Q. Tell us about your character Nola, she is something of a femme fatale isn’t she?
A. I don’t know necessarily that she’s a femme fatale. I think she’s a sexy girl, but she’s sort of surviving anyway she can. She wants a comfortable lifestyle and has found a comfortable lifestyle. But then passion overcomes her and she has this affair, but she’s still very realistic about the fact that Tom, who she’s with originally, is going to give her a comfortable life and she is happy with him. I don’t know that she is so seductive and luring, just as any woman is.

Q. What was it like working with Jonathan Rhys Meyers?
A. He’s a very nice guy and he’s so great in the film. I didn’t even know what he was doing until I saw the movie, you know, it was like his performance is so complicated and intricate. It was so layered, deeply layered that I couldn’t even grasp it until I saw it on film.

Q. How does Woody Allen work?
A. One thing about Woody, he’s very particular about how he wants things to look visually and, not to say he’s not particular about how he wants a scene to play, but I think he’s less sort of imposing with that. It’s like, if it doesn’t work out he’ll just shoot it again some other day. When you first see my character, she’s playing at a Ping Pong table and he was so adamant about how he wanted the character to look when you first see her that I think I wore three different dresses, had four different hairstyles, we shot the scene like over and over again.

Q. Your mother recently said you were making too many films, is she right?
A. She would probably like me to take a vacation, probably a vacation with her. It’s like: “I never see you anymore…”
But she gets it, she knows I am happy, she knows what I want. She’s good in that way. Even though she might advise me to not take something and hang out at home in her motherly way. She gets it. That goes for all of my siblings, she cares that we are doing stuff that we really care about.

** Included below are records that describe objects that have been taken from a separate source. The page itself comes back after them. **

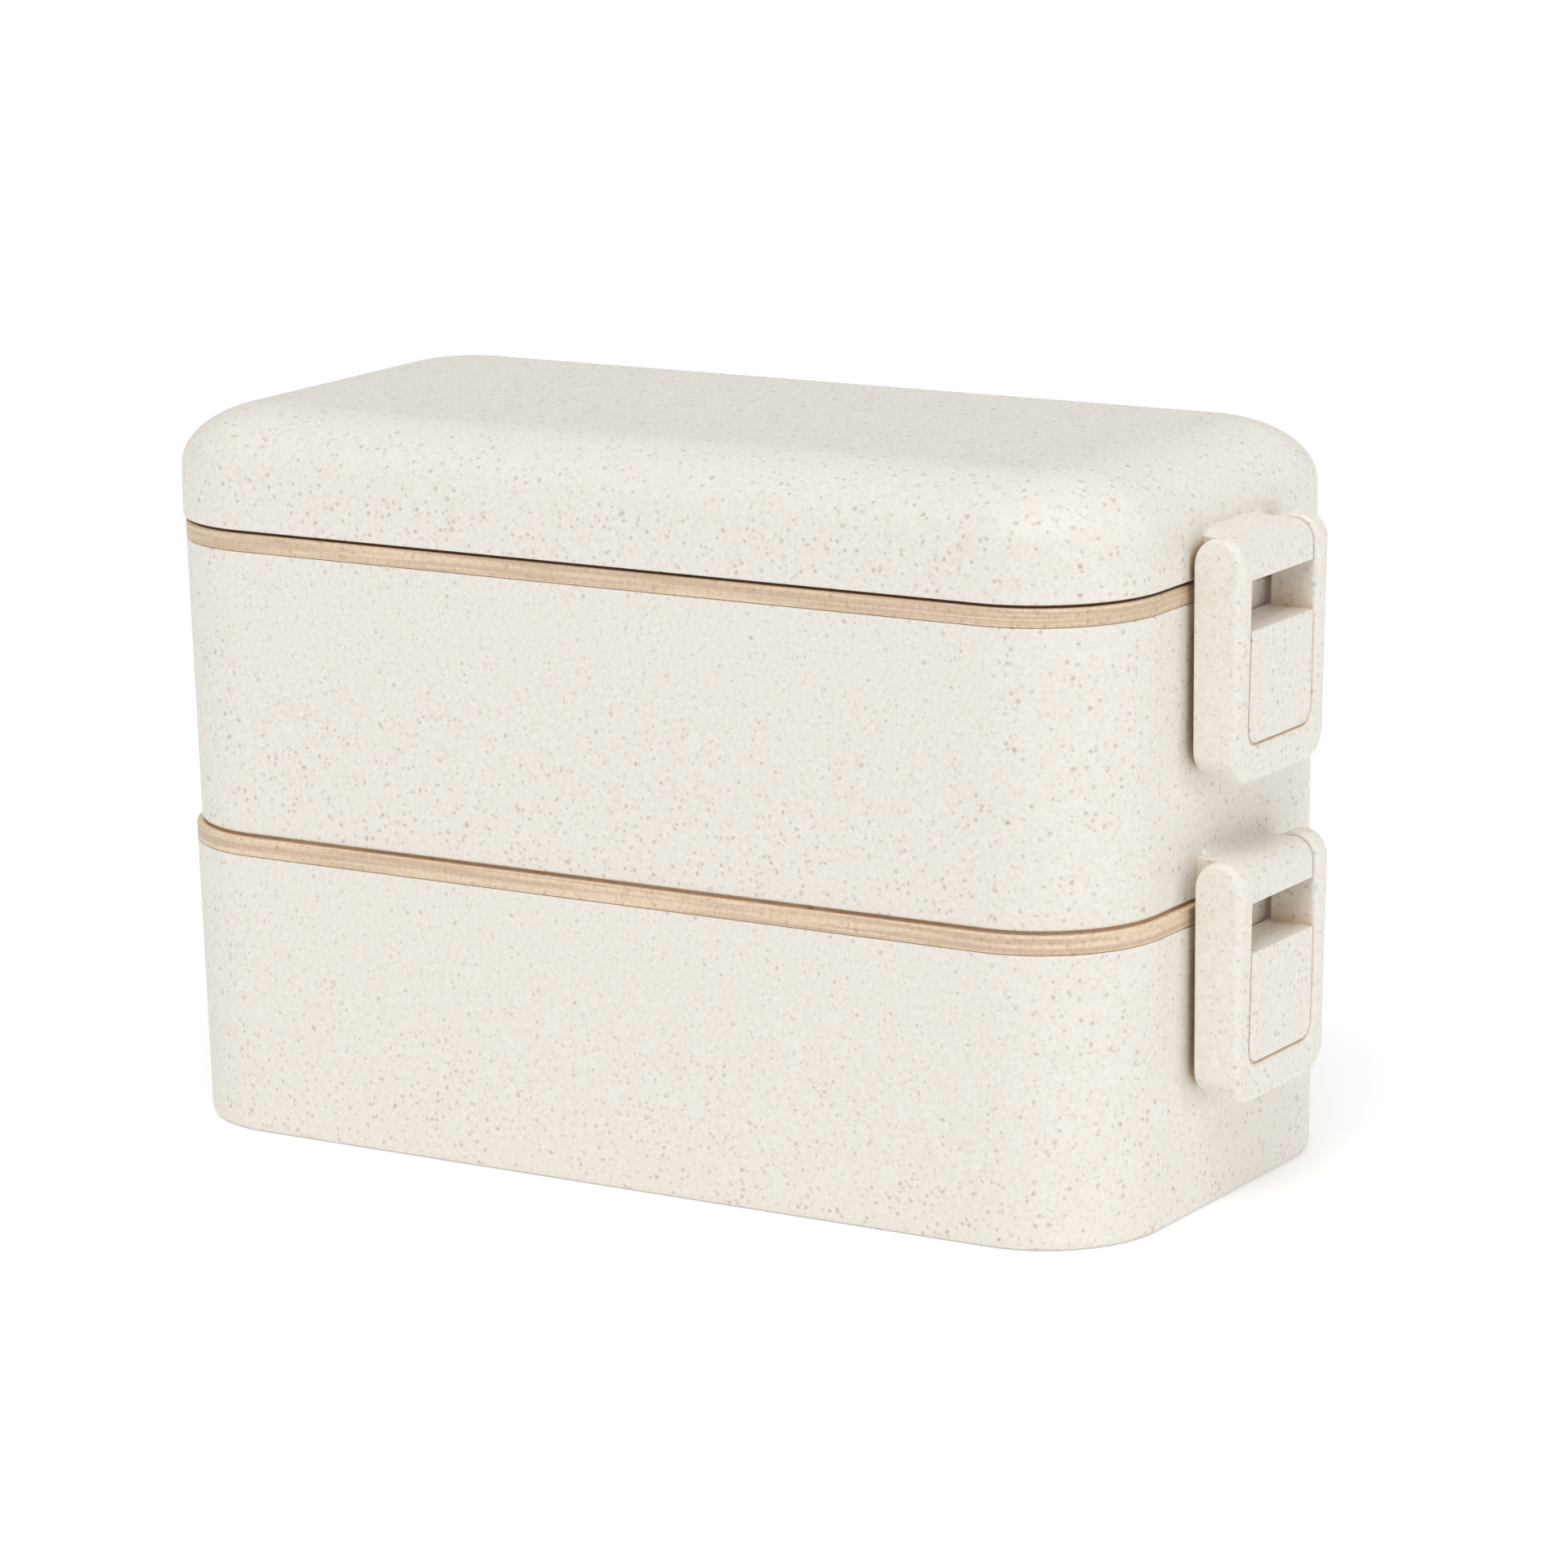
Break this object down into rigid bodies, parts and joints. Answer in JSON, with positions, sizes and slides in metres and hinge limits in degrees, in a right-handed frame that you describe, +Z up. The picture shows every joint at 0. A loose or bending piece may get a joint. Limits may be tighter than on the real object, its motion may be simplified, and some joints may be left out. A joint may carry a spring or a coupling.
{
  "type": "two-tier bento lunch box",
  "caption": "Stacking lunch box: drafted rounded tiers under sealing inner lids and a domed lid, held by hinged flap clasps at both ends.",
  "frame": {"origin": "middle of the base, on the surface that the box stands on", "axes": "+X along the long side towards the right-hand clasps, -Y towards the front long side, +Z up"},
  "size_m": [0.1992, 0.0888, 0.1205],
  "materials": {
    "body_plastic": "warm white wheat-straw plastic, satin, with fine brown, pink and grey flecks",
    "clasp_plastic": "warm white wheat-straw plastic, satin, fine flecks",
    "band_plastic": "tan wheat-straw plastic with fine flecks and faint lengthwise streaks",
    "silicone": "translucent white silicone, satin"
  },
  "bodies": {
    "lower_tier": {"lower_tier": "body_plastic"},
    "lower_tier_divider": {"lower_tier_divider": "band_plastic"},
    "lower_inner_lid": {"lower_inner_lid": "band_plastic", "lower_inner_lid_seal": "silicone"},
    "lower_vent_plug": {"lower_vent_plug": "silicone"},
    "upper_tier": {"upper_tier": "body_plastic"},
    "upper_inner_lid": {"upper_inner_lid": "band_plastic", "upper_inner_lid_seal": "silicone"},
    "upper_vent_plug": {"upper_vent_plug": "silicone"},
    "lid": {"lid": "body_plastic"},
    "upper_right_clasp": {"upper_right_clasp": "clasp_plastic"},
    "upper_left_clasp": {"upper_left_clasp": "clasp_plastic"},
    "lower_right_clasp": {"lower_right_clasp": "clasp_plastic"},
    "lower_left_clasp": {"lower_left_clasp": "clasp_plastic"}
  },
  "joints": [
    {"name": "lower_inner_lid_lift", "type": "slide", "parent": "lower_tier", "child": "lower_inner_lid", "axis": [0, 0, 1], "range_m": [0, 0.05]},
    {"name": "upper_tier_lift", "type": "slide", "parent": "lower_inner_lid", "child": "upper_tier", "axis": [0, 0, 1], "range_m": [0, 0.05]},
    {"name": "upper_inner_lid_lift", "type": "slide", "parent": "upper_tier", "child": "upper_inner_lid", "axis": [0, 0, 1], "range_m": [0, 0.05]},
    {"name": "lid_lift", "type": "slide", "parent": "upper_inner_lid", "child": "lid", "axis": [0, 0, 1], "range_m": [0, 0.05]},
    {"name": "upper_right_clasp_hinge", "type": "hinge", "parent": "lid", "child": "upper_right_clasp", "pos_m": [0.09542, 0, 0.1049], "axis": [0, -1, 0], "range_deg": [0, 170]},
    {"name": "upper_left_clasp_hinge", "type": "hinge", "parent": "lid", "child": "upper_left_clasp", "pos_m": [-0.09542, 0, 0.1049], "axis": [0, 1, 0], "range_deg": [0, 170]},
    {"name": "lower_right_clasp_hinge", "type": "hinge", "parent": "upper_tier", "child": "lower_right_clasp", "pos_m": [0.09542, 0, 0.0539], "axis": [0, -1, 0], "range_deg": [0, 140]},
    {"name": "lower_left_clasp_hinge", "type": "hinge", "parent": "upper_tier", "child": "lower_left_clasp", "pos_m": [-0.09542, 0, 0.0539], "axis": [0, 1, 0], "range_deg": [0, 140]},
    {"name": "divider_slide", "type": "slide", "parent": "lower_tier", "child": "lower_tier_divider", "axis": [1, 0, 0], "range_m": [-0.07, 0.045]},
    {"name": "lower_vent_plug_pull", "type": "slide", "parent": "lower_inner_lid", "child": "lower_vent_plug", "axis": [0, 0, 1], "range_m": [0, 0.0015]},
    {"name": "upper_vent_plug_pull", "type": "slide", "parent": "upper_inner_lid", "child": "upper_vent_plug", "axis": [0, 0, 1], "range_m": [0, 0.0015]}
  ]
}
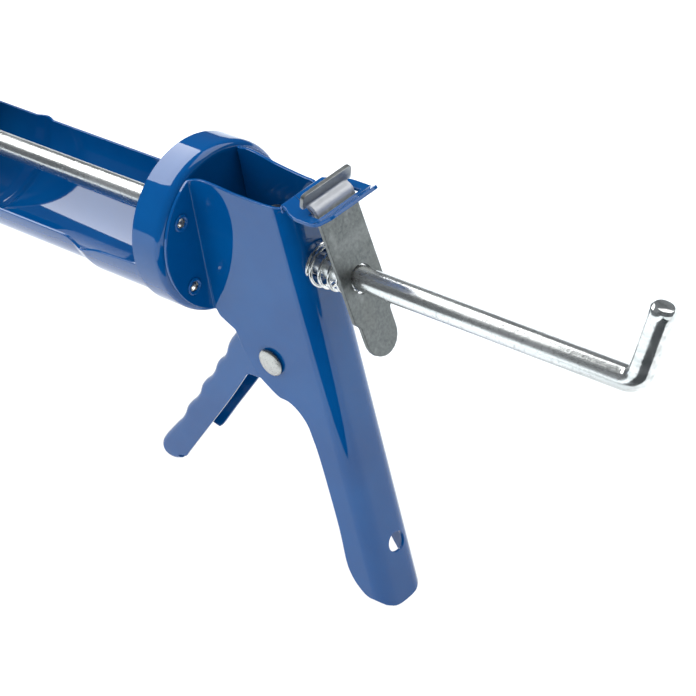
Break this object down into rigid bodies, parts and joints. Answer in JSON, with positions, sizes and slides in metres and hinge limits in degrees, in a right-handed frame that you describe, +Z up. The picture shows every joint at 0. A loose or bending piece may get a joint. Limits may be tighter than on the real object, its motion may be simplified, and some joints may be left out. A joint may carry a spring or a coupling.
{
  "type": "caulking gun",
  "caption": "Half-barrel caulking gun with a painted sheet-steel trough, collar and handle, a squeeze trigger, a hooked push rod and a thumb release plate.",
  "frame": {"origin": "on the push rod's axis, in the plane of the rear collar's front rim", "axes": "+X along the rod towards the nozzle end, +Y to the user's left, +Z up"},
  "size_m": [0.4138, 0.057, 0.163],
  "materials": {
    "blue_paint": "gloss",
    "zinc_rod": "bright zinc",
    "zinc_plate": "dull zinc",
    "rivet": "satin zinc",
    "spring_wire": "bright"
  },
  "bodies": {
    "frame": {"cradle": "blue_paint", "nose_plate": "blue_paint", "nose_rivets": "rivet", "rear_collar": "blue_paint", "collar_eyelets": "rivet", "rod_guide": "zinc_plate", "handle_frame": "blue_paint", "pivot_rivet": "rivet", "pivot_washers": "zinc_plate", "spring_seat": "zinc_plate", "drive_spring": "spring_wire", "release_spring": "spring_wire"},
    "trigger_set": {"trigger": "blue_paint", "thrust_pin": "zinc_rod"},
    "drive": {"drive_plate": "zinc_plate"},
    "release": {"release_plate": "zinc_plate"},
    "plunger": {"plunger_disc": "zinc_plate", "plunger_washer": "zinc_plate"},
    "rod": {"push_rod": "zinc_rod", "plunger_nut": "zinc_plate"}
  },
  "joints": [
    {"name": "plunger_slide", "type": "slide", "parent": "frame", "child": "plunger", "axis": [1, 0, 0], "range_m": [-0.12, 0.08]},
    {"name": "rod_spin", "type": "hinge", "parent": "plunger", "child": "rod", "pos_m": [0, 0, 0], "axis": [1, 0, 0], "continuous": true},
    {"name": "trigger_pull", "type": "hinge", "parent": "frame", "child": "trigger_set", "pos_m": [-0.0356, 0, -0.0382], "axis": [0, 1, 0], "range_deg": [0, 27], "stiffness_Nm_per_rad": 0.3, "springref_deg": -14.32},
    {"name": "drive_slide", "type": "slide", "parent": "frame", "child": "drive", "axis": [1, 0, 0], "range_m": [0, 0.0113], "deforming": ["drive_spring"]},
    {"name": "release_press", "type": "hinge", "parent": "frame", "child": "release", "pos_m": [-0.0667, 0, 0.0252], "axis": [0, -1, 0], "range_deg": [0, 2.5], "stiffness_Nm_per_rad": 0.5, "springref_deg": -5.73, "deforming": ["release_spring"]}
  ],
  "couplings": [
    {"joint": "drive_slide", "follows": "trigger_pull", "m_per_rad": 0.02378}
  ]
}
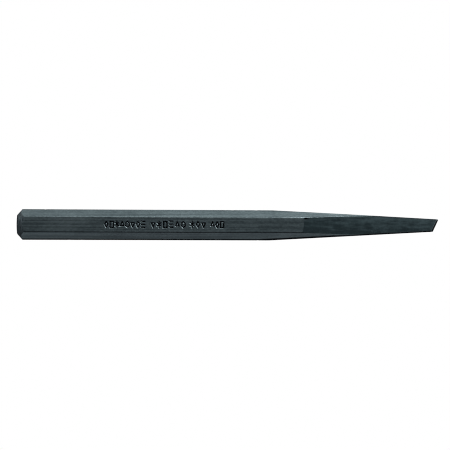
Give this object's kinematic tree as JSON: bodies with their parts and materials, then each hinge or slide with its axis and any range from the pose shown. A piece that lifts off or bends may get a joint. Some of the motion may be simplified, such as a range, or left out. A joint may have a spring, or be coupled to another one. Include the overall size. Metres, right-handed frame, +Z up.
{
  "type": "hexagonal hand punch",
  "caption": "Hexagonal steel hand punch with a chamfered struck end and a long ground square taper that ends in a slanted, diamond-shaped face.",
  "frame": {"origin": "on the flat that the bar lies on, below the middle of the bar's length and width", "axes": "+X along the bar towards the working end, +Z up out of the opposite flat, +Y towards the corner of the hexagon on whose side the working end leads"},
  "size_m": [0.2064, 0.0146, 0.0127],
  "materials": {
    "black_oxide_steel": "black oxide over milled bar, satin on the hexagon and duller where it is ground"
  },
  "bodies": {
    "root": {"punch_body": "black_oxide_steel"}
  },
  "joints": []
}
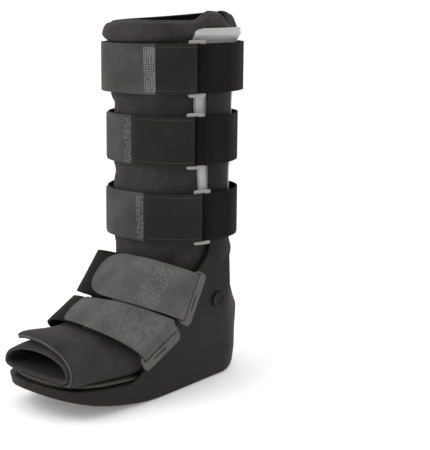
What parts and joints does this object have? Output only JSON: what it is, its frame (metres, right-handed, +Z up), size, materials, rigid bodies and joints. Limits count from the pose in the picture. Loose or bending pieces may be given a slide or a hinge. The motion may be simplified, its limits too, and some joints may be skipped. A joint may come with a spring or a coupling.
{
  "type": "walking boot",
  "caption": "Tall medical walking boot: rigid rocker shell with uprights, open-toed padded liner and hook and loop straps through side rings.",
  "frame": {"origin": "on the floor under the middle of the boot's length and width, as it stands on its sole", "axes": "+Z up along the leg, -Y towards the toes, +X towards the near side with the calf strap rings"},
  "size_m": [0.1417, 0.2789, 0.3985],
  "materials": {
    "shell_plastic": "fine matte moulded",
    "footbed_plastic": "fine matte moulded",
    "liner_fabric": "brushed loop pile over foam",
    "strap_dark": "woven loop webbing",
    "tab_grey": "woven webbing",
    "pad_plastic": "smooth moulded",
    "ring_plastic": "smooth moulded"
  },
  "bodies": {
    "root": {"shell": "shell_plastic", "footbed": "footbed_plastic", "liner": "liner_fabric", "toe_flap": "liner_fabric", "rivet_near": "shell_plastic", "rivet_far": "shell_plastic", "upright_pad_near": "pad_plastic", "upright_pad_far": "pad_plastic", "ankle_ring_near": "ring_plastic", "ankle_ring_far": "ring_plastic", "instep_ring_near": "ring_plastic", "instep_ring_far": "ring_plastic", "top_strap": "strap_dark", "top_tab": "tab_grey", "top_ring_loop": "strap_dark", "top_ring": "ring_plastic", "middle_strap": "strap_dark", "middle_tab": "tab_grey", "middle_ring_loop": "strap_dark", "middle_ring": "ring_plastic", "lower_strap": "strap_dark", "lower_tab": "tab_grey", "lower_ring_loop": "strap_dark", "lower_ring": "ring_plastic", "ankle_strap": "strap_dark", "ankle_tab": "tab_grey", "instep_strap": "strap_dark", "instep_tab": "tab_grey"}
  },
  "joints": []
}
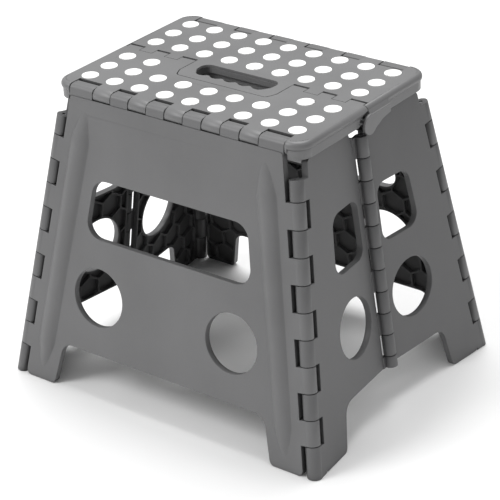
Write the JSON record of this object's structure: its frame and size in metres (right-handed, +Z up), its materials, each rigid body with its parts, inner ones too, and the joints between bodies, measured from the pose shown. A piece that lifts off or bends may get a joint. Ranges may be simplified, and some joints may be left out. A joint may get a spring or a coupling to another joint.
{
  "type": "folding step stool",
  "caption": "Folding plastic step stool with a split tread, two panel legs, hinged side leaves, a handle slot and raised grip dots.",
  "frame": {"origin": "centre of the floor area of the open stool, on the floor", "axes": "+Z up, +X along the wide side of the tread, +Y to the rear panel, whose tread half carries the handle"},
  "size_m": [0.3872, 0.317, 0.3206],
  "materials": {
    "panel_plastic": "satin moulded",
    "tread_plastic": "satin moulded",
    "leaf_plastic": "satin moulded",
    "grip_rubber": "matte",
    "pin_steel": "drawn wire"
  },
  "bodies": {
    "front_panel": {"front_panel": "panel_plastic", "front_tread_pin": "pin_steel", "right_front_pin": "pin_steel", "left_front_pin": "pin_steel"},
    "rear_panel": {"rear_panel": "panel_plastic", "rear_tread_pin": "pin_steel", "right_rear_pin": "pin_steel", "left_rear_pin": "pin_steel"},
    "front_tread": {"front_tread": "tread_plastic", "front_grip_dots": "grip_rubber", "front_tread_grid": "tread_plastic"},
    "rear_tread": {"rear_tread": "tread_plastic", "rear_grip_dots": "grip_rubber", "rear_tread_grid": "tread_plastic", "handle_well": "tread_plastic", "right_centre_pin": "pin_steel", "left_centre_pin": "pin_steel"},
    "right_front_leaf": {"right_front_leaf": "leaf_plastic", "right_side_pin": "pin_steel"},
    "right_rear_leaf": {"right_rear_leaf": "leaf_plastic"},
    "left_front_leaf": {"left_front_leaf": "leaf_plastic", "left_side_pin": "pin_steel"},
    "left_rear_leaf": {"left_rear_leaf": "leaf_plastic"}
  },
  "joints": [
    {"name": "right_front_hinge", "type": "hinge", "parent": "front_panel", "child": "right_front_leaf", "pos_m": [0.1367, -0.10099, 0.31216], "axis": [-0.1541, 0.1561, 0.9756], "range_deg": [0, 85.4]},
    {"name": "right_side_hinge", "type": "hinge", "parent": "right_front_leaf", "child": "right_rear_leaf", "pos_m": [0.13729, 0, 0.31195], "axis": [0.1398, 0, -0.9902], "range_deg": [0, 168.12]},
    {"name": "right_rear_hinge", "type": "hinge", "parent": "right_rear_leaf", "child": "rear_panel", "pos_m": [0.1367, 0.10099, 0.31216], "axis": [-0.1541, -0.1561, 0.9756], "range_deg": [0, 85.4]},
    {"name": "left_front_hinge", "type": "hinge", "parent": "front_panel", "child": "left_front_leaf", "pos_m": [-0.1367, -0.10099, 0.31216], "axis": [-0.1541, -0.1561, -0.9756], "range_deg": [0, 85.4]},
    {"name": "left_rear_hinge", "type": "hinge", "parent": "rear_panel", "child": "left_rear_leaf", "pos_m": [-0.1367, 0.10099, 0.31216], "axis": [0.1541, -0.1561, 0.9756], "range_deg": [0, 85.4]},
    {"name": "front_tread_hinge", "type": "hinge", "parent": "front_panel", "child": "front_tread", "pos_m": [0, -0.1, 0.312], "axis": [1, 0, 0], "range_deg": [0, 80.91]},
    {"name": "rear_tread_hinge", "type": "hinge", "parent": "rear_panel", "child": "rear_tread", "pos_m": [0, 0.1, 0.312], "axis": [-1, 0, 0], "range_deg": [0, 80.91]}
  ],
  "couplings": [
    {"joint": "right_side_hinge", "follows": "right_front_hinge", "ratio": 1.9686},
    {"joint": "right_rear_hinge", "follows": "right_front_hinge", "ratio": 1},
    {"joint": "left_front_hinge", "follows": "right_front_hinge", "ratio": 1},
    {"joint": "left_rear_hinge", "follows": "right_front_hinge", "ratio": 1},
    {"joint": "front_tread_hinge", "follows": "right_front_hinge", "ratio": 0.94742},
    {"joint": "rear_tread_hinge", "follows": "right_front_hinge", "ratio": 0.94742}
  ]
}
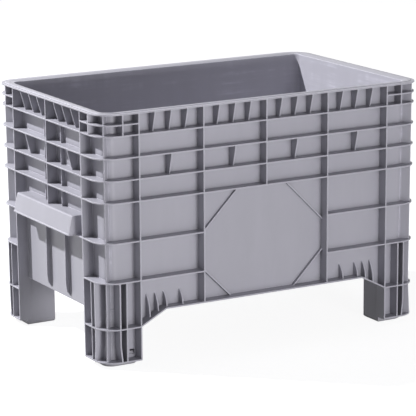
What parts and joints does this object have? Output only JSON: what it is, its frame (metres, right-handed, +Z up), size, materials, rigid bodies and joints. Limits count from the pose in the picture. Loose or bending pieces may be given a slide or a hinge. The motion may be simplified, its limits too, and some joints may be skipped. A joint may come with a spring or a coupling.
{
  "type": "plastic pallet box",
  "caption": "Deep open-topped plastic pallet box with ribbed walls, hollow corner legs, fork entries between the legs and a hooded handle on each short side.",
  "frame": {"origin": "middle of the footprint at the ground, in the plane of the leg caps' soles", "axes": "+X along the long sides, +Y across the box towards the back, +Z up"},
  "size_m": [1.04, 0.64, 0.682],
  "materials": {
    "box_body": "satin grey polyethylene",
    "leg_cap": "satin grey polyethylene"
  },
  "bodies": {
    "root": {"box_body": "box_body", "leg_cap_front_left": "leg_cap", "leg_cap_front_right": "leg_cap", "leg_cap_back_left": "leg_cap", "leg_cap_back_right": "leg_cap"}
  },
  "joints": []
}
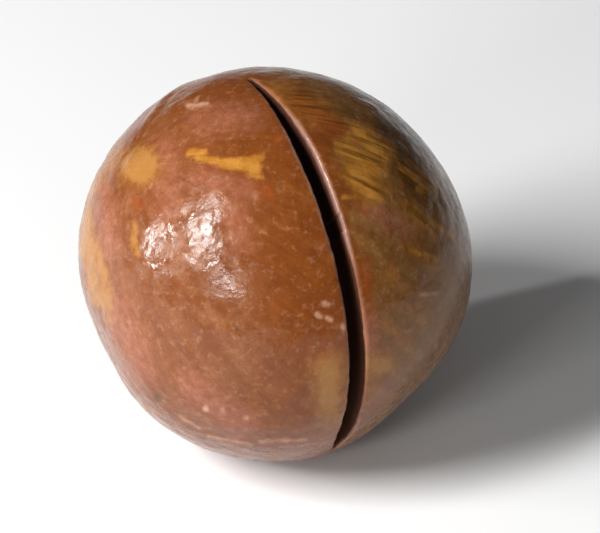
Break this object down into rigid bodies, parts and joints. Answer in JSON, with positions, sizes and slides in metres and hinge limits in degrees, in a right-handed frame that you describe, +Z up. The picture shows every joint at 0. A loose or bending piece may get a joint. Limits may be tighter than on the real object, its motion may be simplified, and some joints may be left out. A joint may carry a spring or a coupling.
{
  "type": "macadamia nut in shell",
  "caption": "Roasted macadamia nut in its round brown shell, with a sawn slit part of the way round for cracking it open.",
  "frame": {"origin": "on the surface the nut rests on, under the middle of its box, in the small flat spot at the bottom of the shell", "axes": "+Z up as the nut lies; -Y towards the viewer of the picture, with the saw cut running down the front to the right of the middle; +X to the right"},
  "size_m": [0.0252, 0.0252, 0.0251],
  "materials": {
    "shell": "hard woody shell, roasted and polished to a soft shine, brown with gold flecks"
  },
  "bodies": {
    "root": {"nut": "shell"}
  },
  "joints": []
}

Q. Would you ever thinking of taking time off?
A. I don’t really know what that would get me. I don’t have many hobbies. There are very few things I could think of doing in a year off. I mean this is what I do. Not just for a living, it’s like my art, it’s all I know to do, it’s all I want to do, it’s all I think about. It would be like asking an artist to put down his paintbrush and to forget about painting that image in his mind. I would be at a loss. I like to travel, I suppose, that’s what I would do. And read a lot.

Q. Were you surprised to be offered an action movie like The Island?
A. No, I wasn’t surprised, I was pleased that the studio and Michael Bay could see me outside of a dramatic actor, or outside of In Good Company or Lost In Translation. I’ve had 12 years of all different kinds of films, but I had never done an action film. It’s nice to know they thought I could go the distance. It’s funny, I was offered the movie while I was making Match Point. When I told Woody I was doing a Michael Bay movie, he is like, “Who?” I mean he’s totally separated and is such a snob.

Q. How was the experience making The Black Dahlia with Brian De Palma?
A. Well, Black Dahlia is based on the James Ellroy novel and I play a character called Kay Lake who is a very complicated girl, she is very broken. She is kind of the girl crying behind her smile. It is a wonderful story, a wonderful book, I think it is going to be a pretty exciting movie. Brian De Palma brought together an amazing crew, right through the cinematographer, costume designer, set designer and it’s a great cast as well: Hilary Swank, Josh Hartnett and Aaron Eckhart. It was very civil and a totally different experience because we were doing a film noir drama precisely to film noir standards. It is a different kind of focus that Brian has – The Black Dahlia has so much in the whole twisted story, so Brian is only focussing on the actors. There’s not more than a couple of really gory and violent moments that, of course, Brian does very well. Other than that, it’s a completely character driven film.

Q. Do you do much research for your roles?
A. I never really try to research a period as I think it’s irrelevant. Even when I was doing Girl With The Pearl Earring I didn’t research the period, I don’t know what that gets you. Because you are still just a living person, of course, I had to learn how to use certain things, so the prop department could say here are the soap-suds and sand and you throw this together. There is not much research. I have never read biographies.

Q. Is it a challenge to stay level headed given you’ve had a meteoric rise in terms of your acting career?
A. I don’t know, I just do things, you know? I do magazines and things when I want to. I think to stay level-headed you have to know when to say: “No, you know, I’ve had a really long week I can’t deal with this right now…”
You have to have time for yourself and the time when you are working and never mix the two up. In a sense I am always working, I find even when I am trying to spend time off, I always have something going on with a film I am working on: working on scripts, when it is coming out, working on ideas, working on things that need to be rewritten, all kinds of things.
The media side of it, that is what gets you lop-sided. When you start believing: “I am the most incredible thing of the last ten years!” Or whatever they are saying. And you start to incorporate that into your private life. If you separate the two things and realise that one is used to help you in your work, then you have your own private time and private life.

Q. Have you experienced the down sides to fame?
A. There are certainly negative things about being a public face. People following you to the doctor’s office to take pictures of you never used to happen. Pop culture has become culture, the more people buy into tabloid stories and tabloid magazines, at times our lives can be impossible. I mean, it’s weird to go for a walk with your brother and have people say that it’s your boyfriend and to take pictures of you when you’re in a private moment. I can’t make that adjustment. I refuse to adjust to that, because adjusting to that means being a hermit and never leaving your house. I refuse to adjust to something like that.